### EXERCISE AIM
Everything from the line containing "const bodies = cutters.reduce((mix, cutter)" down to the line containing "before = set(bpy.data.objects)" is to be returned exactly; include both boundary lines and leave out all others.
►
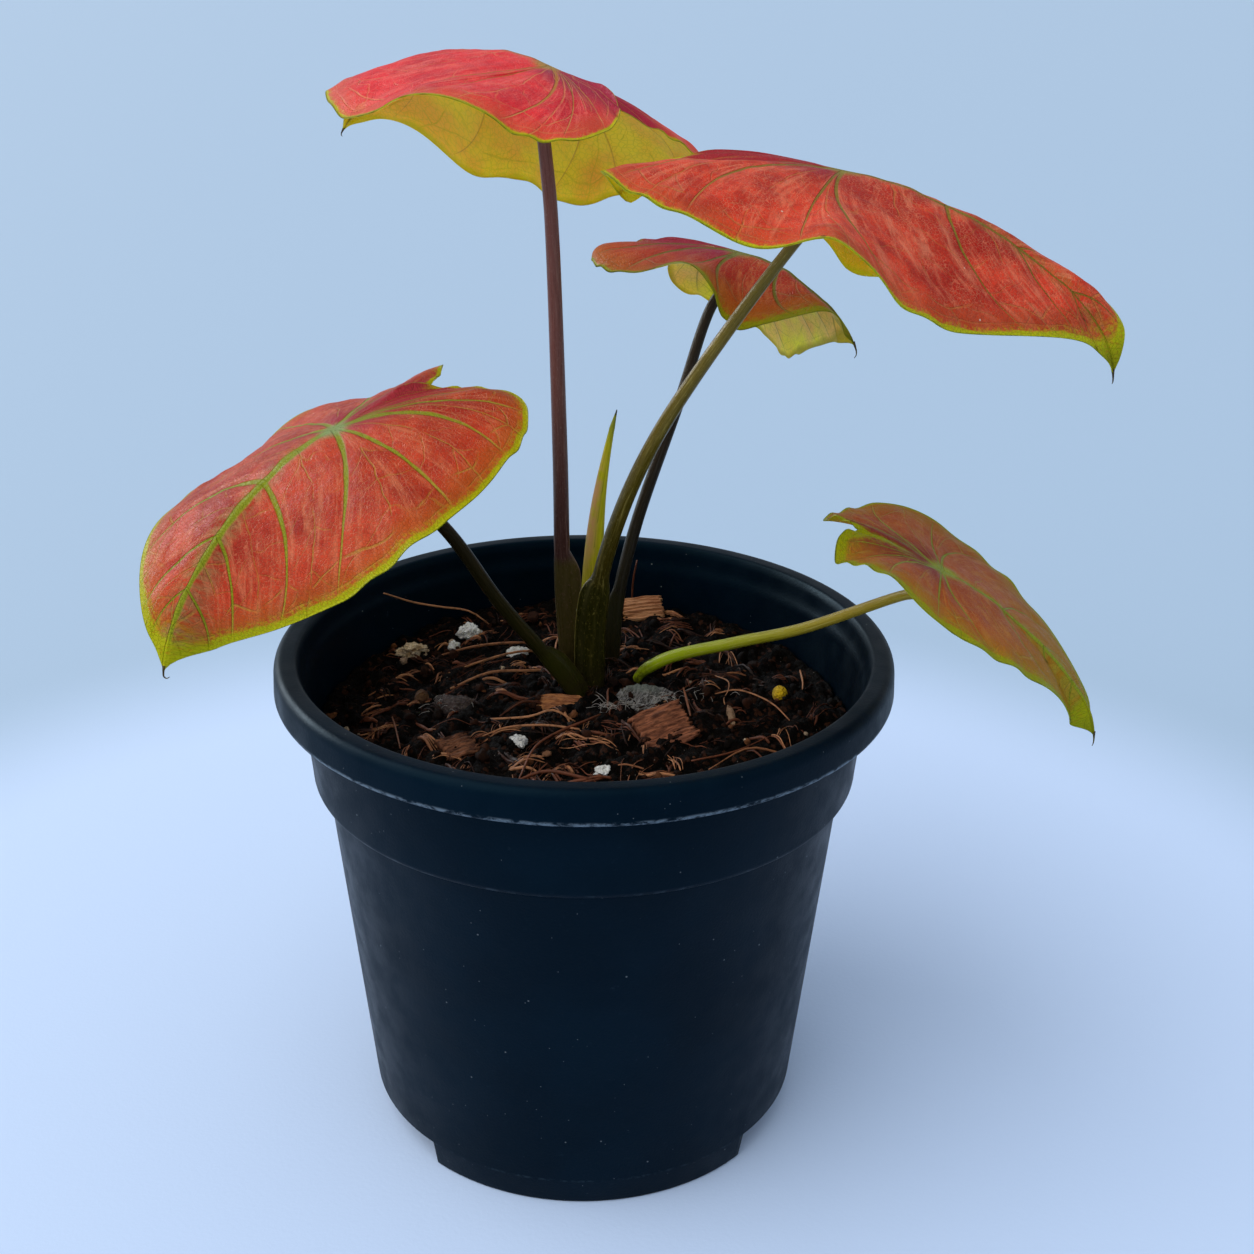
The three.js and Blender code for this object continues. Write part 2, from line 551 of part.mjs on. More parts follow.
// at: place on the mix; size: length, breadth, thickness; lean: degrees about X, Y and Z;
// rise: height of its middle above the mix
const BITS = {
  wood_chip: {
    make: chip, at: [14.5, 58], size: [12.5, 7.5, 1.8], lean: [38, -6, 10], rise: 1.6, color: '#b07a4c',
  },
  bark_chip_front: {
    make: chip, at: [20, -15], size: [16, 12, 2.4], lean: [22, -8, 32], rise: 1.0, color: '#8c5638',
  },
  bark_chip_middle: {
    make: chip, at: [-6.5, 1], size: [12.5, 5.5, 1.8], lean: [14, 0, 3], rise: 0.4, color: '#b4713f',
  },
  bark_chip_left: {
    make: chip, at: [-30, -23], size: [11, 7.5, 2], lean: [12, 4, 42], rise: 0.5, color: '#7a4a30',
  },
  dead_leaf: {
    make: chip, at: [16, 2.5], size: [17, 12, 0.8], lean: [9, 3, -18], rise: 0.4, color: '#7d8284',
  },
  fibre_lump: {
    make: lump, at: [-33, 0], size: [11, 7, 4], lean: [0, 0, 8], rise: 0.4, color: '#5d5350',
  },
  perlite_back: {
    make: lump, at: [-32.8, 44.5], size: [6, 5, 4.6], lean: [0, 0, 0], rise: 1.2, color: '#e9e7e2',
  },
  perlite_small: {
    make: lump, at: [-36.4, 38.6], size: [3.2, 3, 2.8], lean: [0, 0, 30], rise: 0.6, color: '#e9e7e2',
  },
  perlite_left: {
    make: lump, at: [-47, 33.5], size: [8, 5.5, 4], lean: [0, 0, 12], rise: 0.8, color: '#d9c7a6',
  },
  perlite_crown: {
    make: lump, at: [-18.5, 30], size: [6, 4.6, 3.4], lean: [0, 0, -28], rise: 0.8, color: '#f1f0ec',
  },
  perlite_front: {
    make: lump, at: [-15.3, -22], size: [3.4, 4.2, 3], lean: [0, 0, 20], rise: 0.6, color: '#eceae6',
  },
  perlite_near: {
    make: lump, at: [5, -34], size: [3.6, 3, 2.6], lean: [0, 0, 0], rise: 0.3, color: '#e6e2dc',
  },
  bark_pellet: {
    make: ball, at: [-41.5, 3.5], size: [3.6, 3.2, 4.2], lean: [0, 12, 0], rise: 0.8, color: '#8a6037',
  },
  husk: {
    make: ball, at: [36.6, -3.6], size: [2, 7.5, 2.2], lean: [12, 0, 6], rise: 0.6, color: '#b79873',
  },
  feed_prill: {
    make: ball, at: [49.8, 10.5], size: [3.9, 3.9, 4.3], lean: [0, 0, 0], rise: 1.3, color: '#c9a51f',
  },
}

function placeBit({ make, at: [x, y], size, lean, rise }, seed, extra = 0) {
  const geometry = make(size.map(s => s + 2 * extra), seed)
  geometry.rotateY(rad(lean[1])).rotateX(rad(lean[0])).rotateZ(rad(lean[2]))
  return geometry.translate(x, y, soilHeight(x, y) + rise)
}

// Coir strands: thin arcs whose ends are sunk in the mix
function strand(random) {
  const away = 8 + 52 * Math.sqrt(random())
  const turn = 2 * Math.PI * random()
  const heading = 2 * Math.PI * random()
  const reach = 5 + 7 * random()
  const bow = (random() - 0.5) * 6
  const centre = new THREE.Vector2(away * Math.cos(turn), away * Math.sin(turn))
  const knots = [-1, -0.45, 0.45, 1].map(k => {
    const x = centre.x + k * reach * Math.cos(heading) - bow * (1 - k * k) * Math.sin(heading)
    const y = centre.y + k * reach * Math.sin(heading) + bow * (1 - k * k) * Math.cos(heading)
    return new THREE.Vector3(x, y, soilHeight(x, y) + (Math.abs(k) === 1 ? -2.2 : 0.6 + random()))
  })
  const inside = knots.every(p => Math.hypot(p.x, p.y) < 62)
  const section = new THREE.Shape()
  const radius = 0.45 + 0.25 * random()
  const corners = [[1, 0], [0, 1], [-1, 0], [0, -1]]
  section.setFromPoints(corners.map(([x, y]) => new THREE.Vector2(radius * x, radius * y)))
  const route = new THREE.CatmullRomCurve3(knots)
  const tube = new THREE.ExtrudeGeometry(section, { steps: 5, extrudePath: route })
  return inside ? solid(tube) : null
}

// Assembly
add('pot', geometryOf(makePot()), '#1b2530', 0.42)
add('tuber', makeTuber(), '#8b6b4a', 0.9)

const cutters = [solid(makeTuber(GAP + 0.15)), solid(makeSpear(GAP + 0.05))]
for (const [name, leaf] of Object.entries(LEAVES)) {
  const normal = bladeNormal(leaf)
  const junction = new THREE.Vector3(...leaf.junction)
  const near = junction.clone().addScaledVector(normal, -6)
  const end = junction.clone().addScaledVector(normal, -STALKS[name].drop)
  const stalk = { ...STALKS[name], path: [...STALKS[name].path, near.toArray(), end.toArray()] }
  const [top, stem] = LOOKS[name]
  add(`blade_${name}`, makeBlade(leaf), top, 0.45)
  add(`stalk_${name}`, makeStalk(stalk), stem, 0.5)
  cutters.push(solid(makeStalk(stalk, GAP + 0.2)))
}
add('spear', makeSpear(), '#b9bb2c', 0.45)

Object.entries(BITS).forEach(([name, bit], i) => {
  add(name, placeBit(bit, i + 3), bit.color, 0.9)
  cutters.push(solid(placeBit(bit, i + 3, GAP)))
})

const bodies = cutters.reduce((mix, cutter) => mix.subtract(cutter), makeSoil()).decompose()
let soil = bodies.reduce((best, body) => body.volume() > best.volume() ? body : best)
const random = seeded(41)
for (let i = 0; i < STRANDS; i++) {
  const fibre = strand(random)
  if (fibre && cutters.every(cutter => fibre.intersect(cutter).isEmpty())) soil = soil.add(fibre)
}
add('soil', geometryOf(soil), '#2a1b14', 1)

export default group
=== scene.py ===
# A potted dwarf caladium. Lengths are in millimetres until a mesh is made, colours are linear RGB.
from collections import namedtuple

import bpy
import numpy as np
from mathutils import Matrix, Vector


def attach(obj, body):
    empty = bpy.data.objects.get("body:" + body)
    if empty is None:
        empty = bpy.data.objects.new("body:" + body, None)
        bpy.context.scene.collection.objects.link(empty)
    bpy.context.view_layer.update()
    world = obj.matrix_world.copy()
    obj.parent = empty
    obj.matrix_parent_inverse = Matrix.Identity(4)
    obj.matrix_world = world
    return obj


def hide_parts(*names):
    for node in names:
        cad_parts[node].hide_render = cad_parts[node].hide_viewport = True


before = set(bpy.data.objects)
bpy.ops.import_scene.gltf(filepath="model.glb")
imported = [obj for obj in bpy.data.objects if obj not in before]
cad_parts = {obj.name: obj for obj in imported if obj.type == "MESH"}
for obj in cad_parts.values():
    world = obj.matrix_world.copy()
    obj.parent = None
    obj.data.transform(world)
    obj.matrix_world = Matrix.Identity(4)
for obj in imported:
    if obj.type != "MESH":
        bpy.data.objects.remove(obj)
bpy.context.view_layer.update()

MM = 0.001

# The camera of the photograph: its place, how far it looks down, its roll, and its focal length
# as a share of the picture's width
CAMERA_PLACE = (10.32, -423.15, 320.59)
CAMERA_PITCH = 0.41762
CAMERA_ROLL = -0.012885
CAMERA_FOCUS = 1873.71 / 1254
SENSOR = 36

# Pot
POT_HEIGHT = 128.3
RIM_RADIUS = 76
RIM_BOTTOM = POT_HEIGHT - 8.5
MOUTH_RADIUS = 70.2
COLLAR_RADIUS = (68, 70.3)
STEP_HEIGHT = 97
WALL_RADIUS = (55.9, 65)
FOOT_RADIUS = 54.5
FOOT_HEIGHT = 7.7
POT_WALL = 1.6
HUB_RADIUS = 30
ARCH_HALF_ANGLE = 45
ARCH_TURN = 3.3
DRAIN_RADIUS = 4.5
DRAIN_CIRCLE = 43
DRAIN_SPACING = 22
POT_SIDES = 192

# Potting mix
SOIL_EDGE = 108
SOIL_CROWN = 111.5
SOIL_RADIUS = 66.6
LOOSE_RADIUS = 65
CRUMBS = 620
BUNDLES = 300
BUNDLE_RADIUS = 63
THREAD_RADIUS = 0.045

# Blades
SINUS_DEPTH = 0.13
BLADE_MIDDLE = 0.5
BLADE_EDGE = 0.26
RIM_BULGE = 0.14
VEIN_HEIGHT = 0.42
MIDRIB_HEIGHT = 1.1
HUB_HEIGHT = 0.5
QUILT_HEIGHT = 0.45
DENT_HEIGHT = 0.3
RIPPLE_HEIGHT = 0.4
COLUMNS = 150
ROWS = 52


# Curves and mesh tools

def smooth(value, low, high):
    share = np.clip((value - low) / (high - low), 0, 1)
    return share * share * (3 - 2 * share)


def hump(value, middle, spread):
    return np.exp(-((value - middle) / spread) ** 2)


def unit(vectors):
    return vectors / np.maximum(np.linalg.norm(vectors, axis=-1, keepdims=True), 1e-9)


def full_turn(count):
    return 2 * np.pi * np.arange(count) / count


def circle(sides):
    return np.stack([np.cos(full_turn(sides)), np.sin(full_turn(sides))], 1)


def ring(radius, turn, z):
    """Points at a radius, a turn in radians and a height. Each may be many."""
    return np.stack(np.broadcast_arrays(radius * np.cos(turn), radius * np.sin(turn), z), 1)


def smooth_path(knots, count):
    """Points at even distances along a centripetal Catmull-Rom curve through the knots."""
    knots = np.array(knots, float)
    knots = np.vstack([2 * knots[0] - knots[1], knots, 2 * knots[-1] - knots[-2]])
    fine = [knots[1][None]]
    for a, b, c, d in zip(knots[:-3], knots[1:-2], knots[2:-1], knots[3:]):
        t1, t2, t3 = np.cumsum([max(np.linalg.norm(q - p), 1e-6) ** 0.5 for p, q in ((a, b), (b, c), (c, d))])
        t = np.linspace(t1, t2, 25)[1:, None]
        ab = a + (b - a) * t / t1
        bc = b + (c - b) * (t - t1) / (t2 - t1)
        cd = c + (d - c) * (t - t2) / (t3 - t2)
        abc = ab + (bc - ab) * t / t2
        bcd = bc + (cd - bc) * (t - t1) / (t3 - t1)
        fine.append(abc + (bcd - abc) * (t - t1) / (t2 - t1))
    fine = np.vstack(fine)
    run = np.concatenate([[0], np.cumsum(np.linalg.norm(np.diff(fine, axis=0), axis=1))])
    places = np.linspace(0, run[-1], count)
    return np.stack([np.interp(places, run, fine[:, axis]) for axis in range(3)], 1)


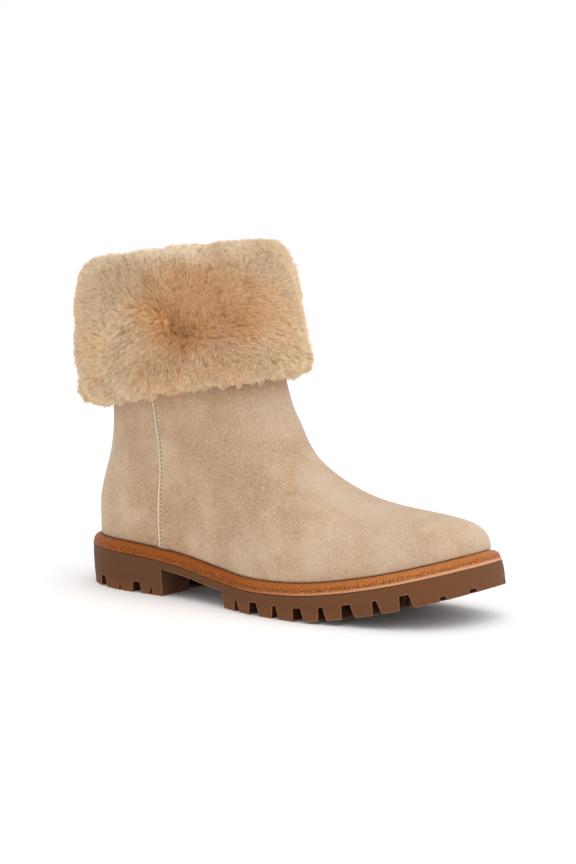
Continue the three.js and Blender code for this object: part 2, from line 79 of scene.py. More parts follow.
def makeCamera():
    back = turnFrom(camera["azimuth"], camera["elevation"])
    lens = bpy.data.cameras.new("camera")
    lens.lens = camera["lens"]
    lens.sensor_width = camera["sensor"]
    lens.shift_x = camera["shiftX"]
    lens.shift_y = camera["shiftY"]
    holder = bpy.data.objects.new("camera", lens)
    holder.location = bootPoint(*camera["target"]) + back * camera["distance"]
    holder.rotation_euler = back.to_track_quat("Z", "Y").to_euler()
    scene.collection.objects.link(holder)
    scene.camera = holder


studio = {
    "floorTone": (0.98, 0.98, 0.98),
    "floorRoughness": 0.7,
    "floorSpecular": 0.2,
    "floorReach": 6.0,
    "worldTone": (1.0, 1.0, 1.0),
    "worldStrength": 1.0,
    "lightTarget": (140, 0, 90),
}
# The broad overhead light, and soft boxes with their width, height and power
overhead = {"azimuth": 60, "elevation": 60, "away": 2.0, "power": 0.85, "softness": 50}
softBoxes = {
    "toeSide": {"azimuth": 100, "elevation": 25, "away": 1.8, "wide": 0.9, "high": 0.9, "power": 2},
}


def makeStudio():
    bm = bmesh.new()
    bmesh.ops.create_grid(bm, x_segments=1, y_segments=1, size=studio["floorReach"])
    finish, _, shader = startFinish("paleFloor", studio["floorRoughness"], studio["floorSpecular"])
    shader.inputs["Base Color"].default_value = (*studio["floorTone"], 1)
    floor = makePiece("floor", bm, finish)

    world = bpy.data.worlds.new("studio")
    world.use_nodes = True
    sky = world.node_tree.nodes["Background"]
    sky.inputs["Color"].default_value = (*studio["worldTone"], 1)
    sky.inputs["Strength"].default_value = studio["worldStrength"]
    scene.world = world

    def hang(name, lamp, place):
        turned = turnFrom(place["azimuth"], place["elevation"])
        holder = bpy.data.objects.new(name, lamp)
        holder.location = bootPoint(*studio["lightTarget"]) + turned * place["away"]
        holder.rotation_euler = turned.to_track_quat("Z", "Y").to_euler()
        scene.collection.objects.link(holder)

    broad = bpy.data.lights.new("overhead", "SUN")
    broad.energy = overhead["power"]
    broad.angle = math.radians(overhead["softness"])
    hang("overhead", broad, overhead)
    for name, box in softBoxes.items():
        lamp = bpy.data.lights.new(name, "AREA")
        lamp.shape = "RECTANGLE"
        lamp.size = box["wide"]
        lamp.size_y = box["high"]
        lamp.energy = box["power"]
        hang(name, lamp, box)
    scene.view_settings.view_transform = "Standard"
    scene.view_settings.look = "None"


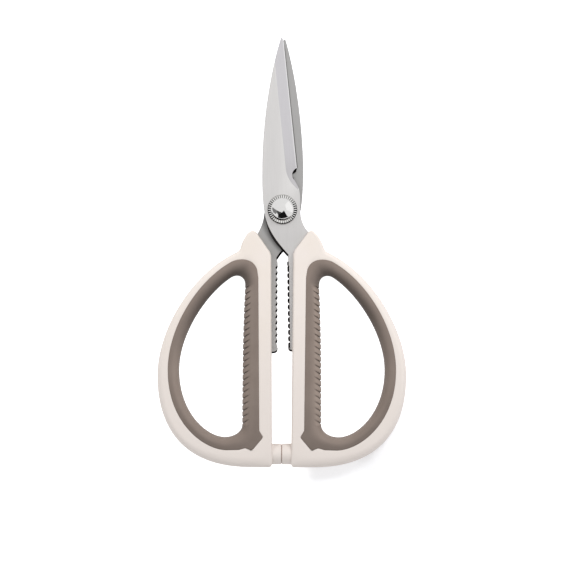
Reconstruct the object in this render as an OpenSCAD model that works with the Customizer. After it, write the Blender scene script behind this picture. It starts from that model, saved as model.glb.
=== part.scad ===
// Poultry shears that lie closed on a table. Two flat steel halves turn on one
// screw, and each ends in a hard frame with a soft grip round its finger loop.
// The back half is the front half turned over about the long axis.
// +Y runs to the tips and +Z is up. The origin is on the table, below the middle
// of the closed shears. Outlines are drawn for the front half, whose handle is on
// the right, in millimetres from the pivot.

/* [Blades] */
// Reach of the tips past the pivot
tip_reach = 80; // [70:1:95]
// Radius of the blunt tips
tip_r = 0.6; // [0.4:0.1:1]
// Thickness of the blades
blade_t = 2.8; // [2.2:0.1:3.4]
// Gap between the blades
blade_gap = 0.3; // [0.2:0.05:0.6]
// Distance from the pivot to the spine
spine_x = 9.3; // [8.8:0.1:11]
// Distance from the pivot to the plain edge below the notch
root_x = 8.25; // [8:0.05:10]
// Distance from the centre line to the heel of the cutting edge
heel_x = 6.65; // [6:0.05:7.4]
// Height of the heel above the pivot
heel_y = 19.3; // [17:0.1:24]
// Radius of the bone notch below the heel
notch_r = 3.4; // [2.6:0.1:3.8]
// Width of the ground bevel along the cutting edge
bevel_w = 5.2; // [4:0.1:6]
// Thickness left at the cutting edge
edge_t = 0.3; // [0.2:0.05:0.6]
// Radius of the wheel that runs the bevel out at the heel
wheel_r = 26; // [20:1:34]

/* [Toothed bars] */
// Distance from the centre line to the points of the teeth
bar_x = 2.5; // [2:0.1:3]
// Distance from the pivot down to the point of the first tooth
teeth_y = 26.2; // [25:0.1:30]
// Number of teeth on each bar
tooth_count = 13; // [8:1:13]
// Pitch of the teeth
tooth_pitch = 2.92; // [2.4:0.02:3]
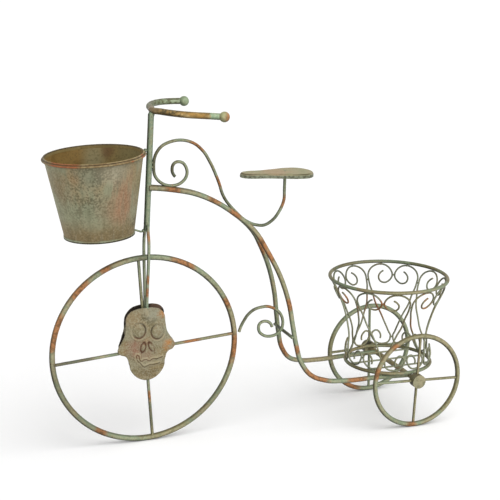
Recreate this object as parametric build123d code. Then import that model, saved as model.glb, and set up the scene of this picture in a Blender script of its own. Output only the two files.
◄
### ANSWER TO THIS PROBLEM
const bodies = cutters.reduce((mix, cutter) => mix.subtract(cutter), makeSoil()).decompose()
let soil = bodies.reduce((best, body) => body.volume() > best.volume() ? body : best)
const random = seeded(41)
for (let i = 0; i < STRANDS; i++) {
  const fibre = strand(random)
  if (fibre && cutters.every(cutter => fibre.intersect(cutter).isEmpty())) soil = soil.add(fibre)
}
add('soil', geometryOf(soil), '#2a1b14', 1)

export default group
=== scene.py ===
# A potted dwarf caladium. Lengths are in millimetres until a mesh is made, colours are linear RGB.
from collections import namedtuple

import bpy
import numpy as np
from mathutils import Matrix, Vector


def attach(obj, body):
    empty = bpy.data.objects.get("body:" + body)
    if empty is None:
        empty = bpy.data.objects.new("body:" + body, None)
        bpy.context.scene.collection.objects.link(empty)
    bpy.context.view_layer.update()
    world = obj.matrix_world.copy()
    obj.parent = empty
    obj.matrix_parent_inverse = Matrix.Identity(4)
    obj.matrix_world = world
    return obj


def hide_parts(*names):
    for node in names:
        cad_parts[node].hide_render = cad_parts[node].hide_viewport = True


before = set(bpy.data.objects)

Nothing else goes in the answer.